We're hooking up, I have a toothbrush at her place, and yet on leaving her apartment a minute ago we said goodbye with a hi five. WTF?
You're upset about this?
I kissed a girl and did not like it. Now I hate Katy Perry even more.
He's married, a coworker, and a smoker. not sure which personal rule broken i'm most ashamed of...
Im holding a competition......who saw me last, and who knows how my nose got bruised? you earn points for answering either question. and for bringing me water.
Idk how she did it. Either she watches freakier porn than I do, or I really need to go get tested.

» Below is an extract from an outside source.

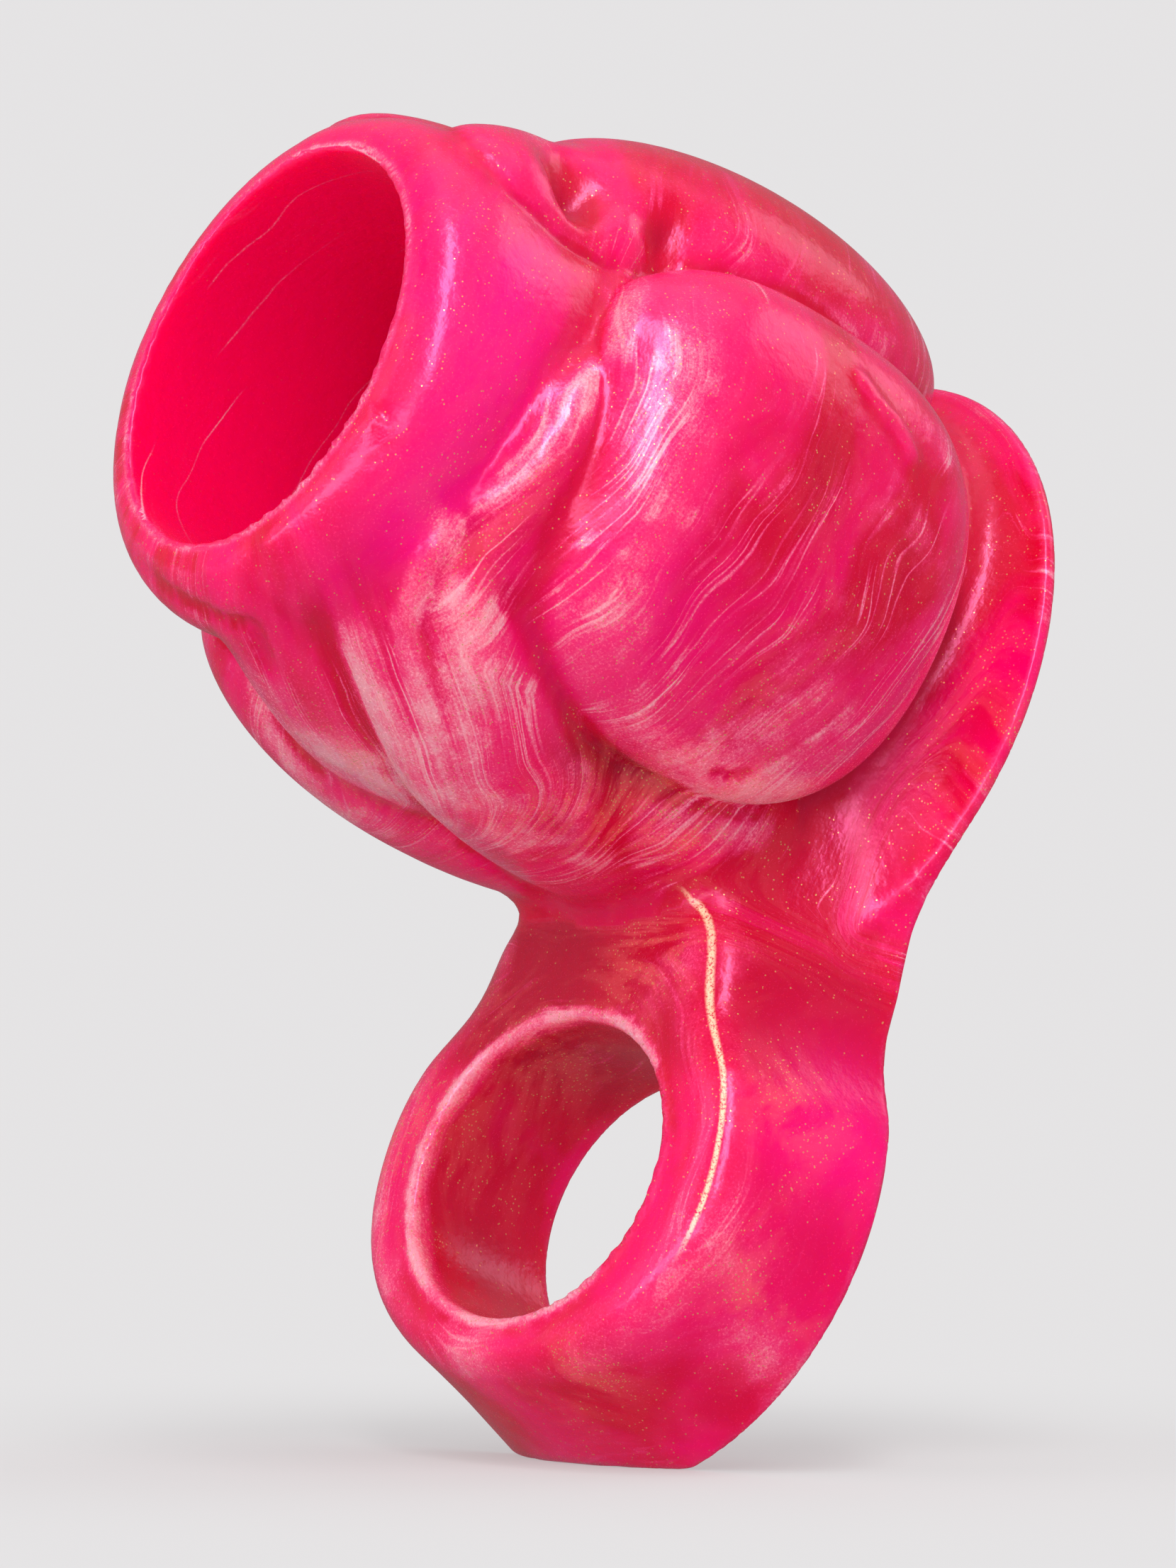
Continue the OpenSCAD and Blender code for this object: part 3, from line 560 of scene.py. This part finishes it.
DEEP = (0.42, 0.0002, 0.018, 1)
CRIMSON = (0.57, 0.0002, 0.026, 1)
HOT_PINK = (0.75, 0.0004, 0.112, 1)
ROSE = (0.80, 0.038, 0.175, 1)
PEARL = (0.84, 0.32, 0.39, 1)
SHINE = (0.93, 0.52, 0.58, 1)
GOLD = (1.0, 0.50, 0.20, 1)
MAGENTA = (0.80, 0.0004, 0.20, 1)
DUST = (0.88, 0.16, 0.15, 1)
BORE = (0.80, 0.0004, 0.082, 1)
# the next colour is the gilt line's: a gold deposit and a painted highlight
GILT_HIGHLIGHT = (1.0, 0.66, 0.44, 1)
MICA_PER_MM, MICA_RARITY = 4.6, 0.991  # cells in a millimetre; a cell is bright when it draws above this
ARCS_PER_MM = 0.19
SKIN_ROUGHNESS = 0.25


def node(kind, **values):
    made = tree.nodes.new(kind)
    for name, value in values.items():
        setattr(made, name, value)
    return made


def feed(socket, value):
    if hasattr(value, "links"):
        tree.links.new(value, socket)
    else:
        socket.default_value = value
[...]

My vagina just recognized that song.
You sucked the drug dealers dick for a 20 of coke...?
Nooo, I payed for that. I sucked his dick because I had an urge.
I know it's not standard practice to meet the couple you donate to, but i'm curious as to what kind of people saw my picture and said, we want that girl's eggs
Was this before or after he told that homeless man outside the bar about his past sexual experiences?
what kind of one night stand wants to walk you home in the morning? whole diff kind of walk of shame.
So hungover. I dropped my keys and leaning over seemed a terrible idea. Instead I took my shoe off in the middle of the street and use my toes to pick them up. Think I'm a genius.
My tinder date wouldn't stop talking about the Star Wars movie trailer long enough to fuck me. HOW IS THIS MY LIFE?!?
Stop calling me, Mom. I'm in his closet. You're gonna blow my cover and I'm about to catch this lying SOB.
I had sex with two guys in one day. One on my grandma's couch, one on a golf course. This is the greatest post-surgery accomplishment I could ask for.